Sean looked over to the radio sitting idle on the desk by the window. “Victor,” he said, looking up sadly at his brother. “You know, Will, I was thinking last night when I couldn’t fall asleep, that I can’t really picture Blair so clear in my head anymore. I’m forgettin’ what she looked like unless I study the portrait. And I don’t remember what she sounded like. Her memory’s fading as fast as my blue jeans.”
The mirth drained from Will’s eyes. He crossed the threshold and sat in a chair across from his brother’s position on the floor. He studied his hands for a few seconds, but when he finally looked at his brother, he was as serious as a heart attack.
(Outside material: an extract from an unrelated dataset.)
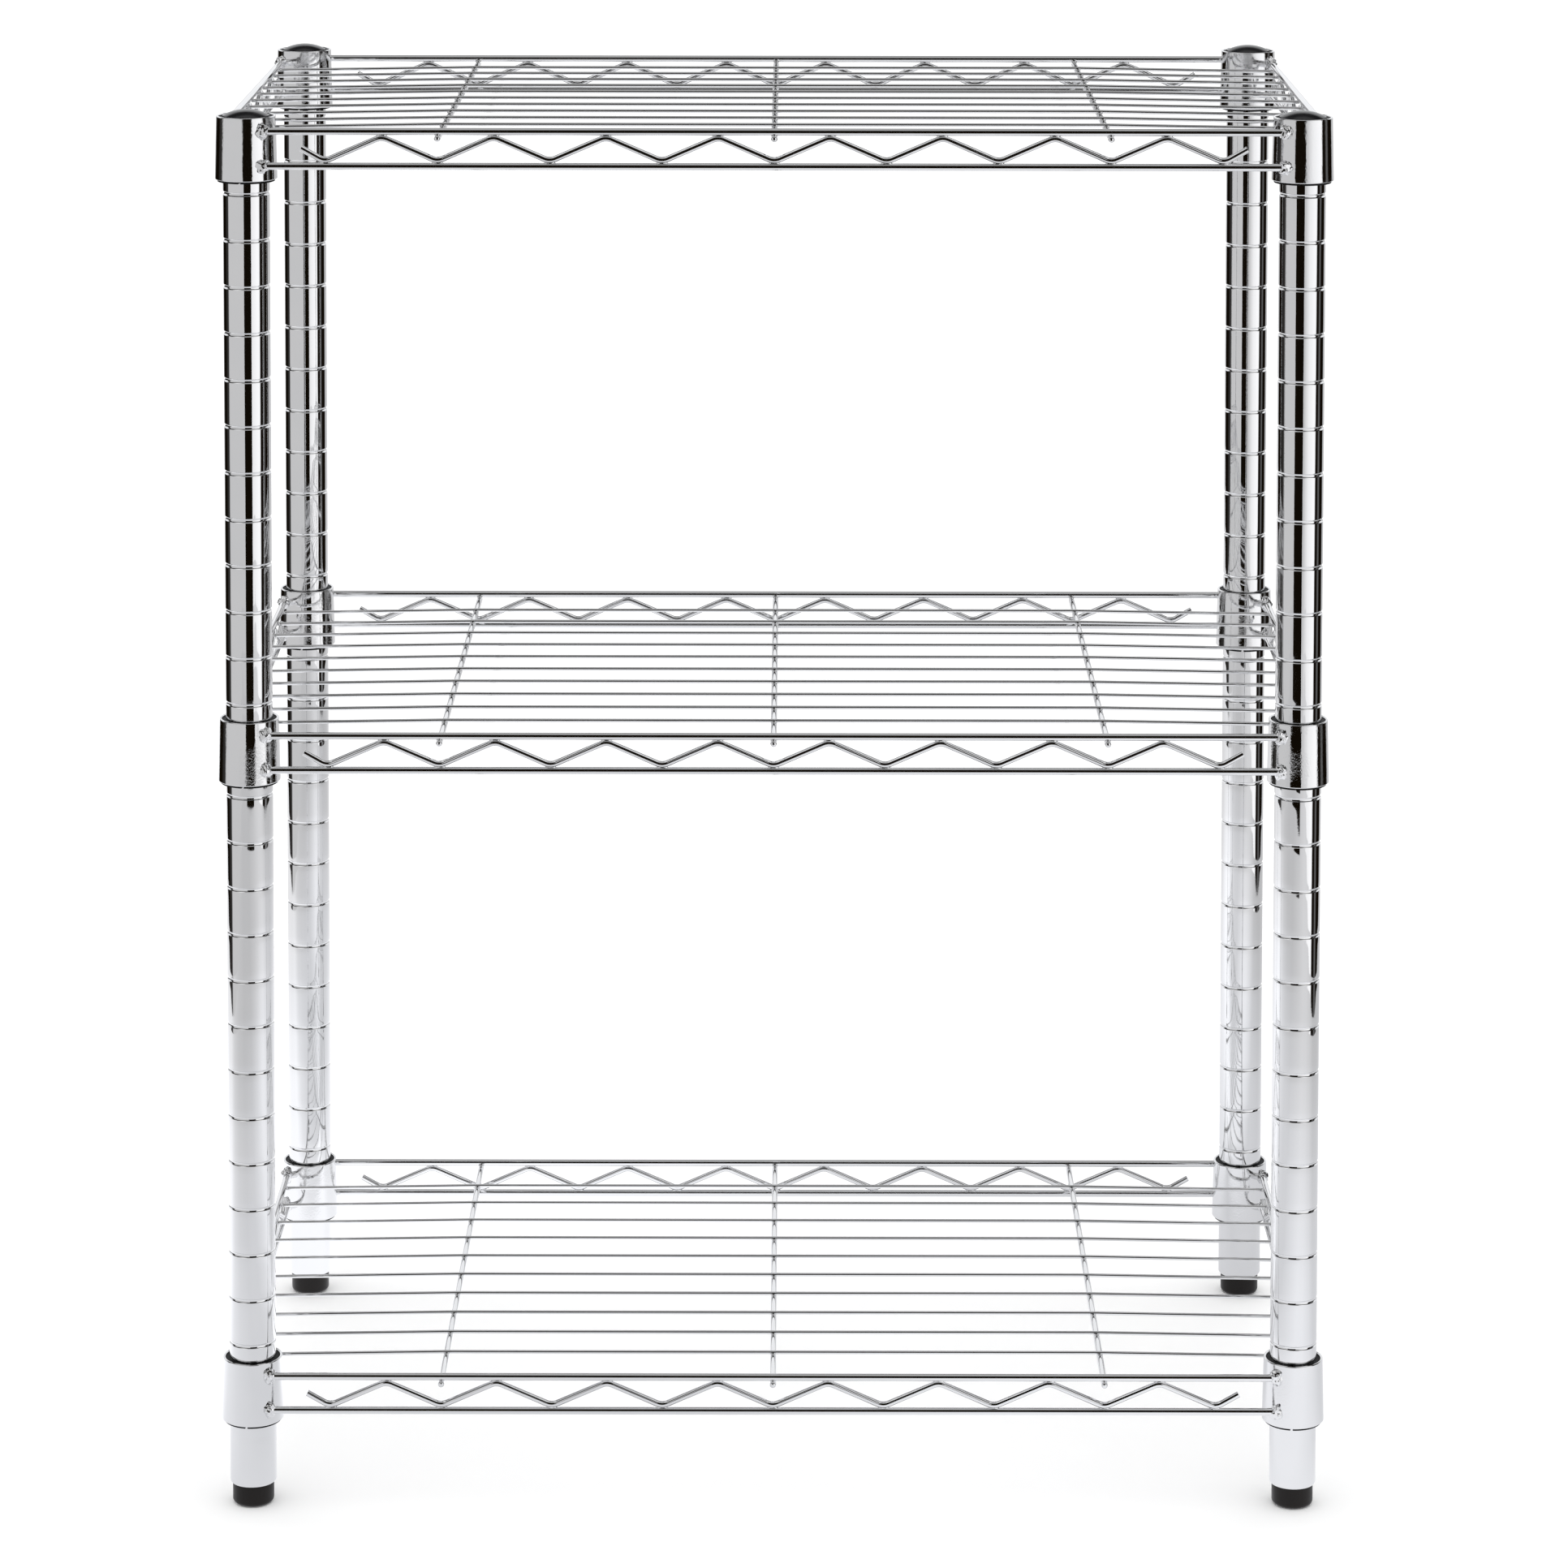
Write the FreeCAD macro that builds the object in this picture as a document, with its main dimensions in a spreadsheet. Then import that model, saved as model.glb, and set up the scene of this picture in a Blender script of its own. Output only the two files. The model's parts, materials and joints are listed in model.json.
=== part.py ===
import FreeCAD, Part

import math
import os
import re

import Sketcher

# A free-standing shelving unit: four grooved tubular posts carry three welded wire shelves on split
# tapered sleeves, and stand on screw-adjustable feet.
#
# Frame: +Z up, the front faces -Y, +X to the right. The origin is on the floor, at the centre of the
# rectangle of posts. All sizes are in millimetres.

SIZES = {
    # posts: tubes with a rolled-in lower end and a ring groove at every step of height
    "post_spacing_x": 572.0,
    "post_spacing_y": 322.0,
    "post_radius": 12.7,
    "post_wall": 1.0,
    "post_bottom": 11.5,
    "post_top": 766.3,
    "post_lip_radius": 1.6,
    "groove_pitch": 25.4,
    "groove_count": 28,
    "groove_radius": 1.5,
    "groove_depth": 0.55,
    "groove_lowest": 65.5,
    # the groove that holds each shelf, counted up from the lowest
    "bottom_step": 0,
    "middle_step": 14,
    "top_step": 27,
    # caps: a domed disc on the post's end, with a hollow stem inside the tube
    "cap_edge_height": 1.5,
    "cap_dome_height": 3.2,
    "cap_stem_length": 14.0,
    "cap_stem_wall": 1.6,
    "cap_bore_gap": 0.05,
    # collars: tapered cups, widest at the bottom, measured from the groove that holds them
    "collar_rise": 16.5,
    "collar_drop": 18.0,
    "collar_radius_low": 16.9,
    "collar_radius_high": 16.1,
    "collar_wall": 1.3,
    "collar_edge_round": 0.5,
    # sleeves: two half shells clipped into a groove and wedged inside a collar
    "sleeve_rise": 15.5,
    "sleeve_drop": 19.2,
    "sleeve_radius_low": 15.55,
    "sleeve_radius_high": 14.75,
    "sleeve_post_gap": 0.05,
    "sleeve_split": 1.3,
    "sleeve_turn": -8.0,
    "ridge_height": 0.45,
    "ridge_half_crest": 0.4,
    "ridge_half_root": 0.9,
    # straight frame rods, above and below the groove's height, outside the line of post centres
    "rod_radius": 2.0,
    "rod_offset": 13.0,
    "rod_rise": 9.3,
    "rod_drop": 9.6,
    "rod_end_inset": 11.2,
    # zigzag truss wires between the rods
    "truss_radius": 1.75,
    "truss_pitch": 60.5,
    "truss_bend": 7.5,
    "truss_free_end": 13.0,
    "truss_free_rise": 0.2,
    # cross ribs under the deck, and the deck wires
    "rib_radius": 1.75,
    "rib_spacing": 181.5,
    "rib_tip": 2.9,
    "rib_tip_round": 1.4,
    "deck_radius": 1.0,
    "deck_count": 10,
    "deck_spacing": 30.0,
    "deck_bend": 60.0,
    "weld_sink": 0.15,
    # feet: a pad that turns on the round head of a threaded stud, and the insert the stud screws into
    "pad_radius": 11.3,
    "pad_height": 11.3,
    "pad_edge_round": 2.4,
    "stud_radius": 4.0,
    "stud_length": 30.0,
    "stud_head_radius": 6.5,
    "stud_head_bottom": 4.0,
    "stud_head_top": 7.5,
    "stud_tip_chamfer": 1.0,
    "thread_pitch": 1.5,
    "thread_depth": 0.7,
    "thread_count": 18,
    "running_gap": 0.06,
    "insert_length": 15.0,
    "insert_bottom": 14.0,
    "insert_bore_gap": 0.05,
}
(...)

“Sean, brother, it has been more than seven years since she left. Seven years. We don’t even know if she’s alive. Rebecca’s alone now too. She still loves you, you know. It’d be far better to drift off to sleep with images of a woman who is real, who’s here and who loves you, than to pine for someone who’s never coming back.” He paused. “Little brother, I promised myself I wouldn’t intrude on your privacies, but I think it needs saying for your own good. Sean, your wife is never coming home to you.”
“I know.”
Sean went back to flipping through photos, but aimlessly. Will studied his hands some more, twirled his mustache, coughed. The silence grew louder by the second.
“So, whaddya think of the preacher doin’ a radio broadcast? Maybe he’s planning to do sermons on the air or something like that.”
“Nah. He’s just a lonely old man, like the rest of us.”
But Sean was thinking how unlike other men the preacher was. Sean knew that Bowman was not merely old and lonely but old and dirty. Sean’s fingers stopped flipping photos. He looked up at his brother as the thought occurred to him, and slowly, his mouth turned into a devious grin.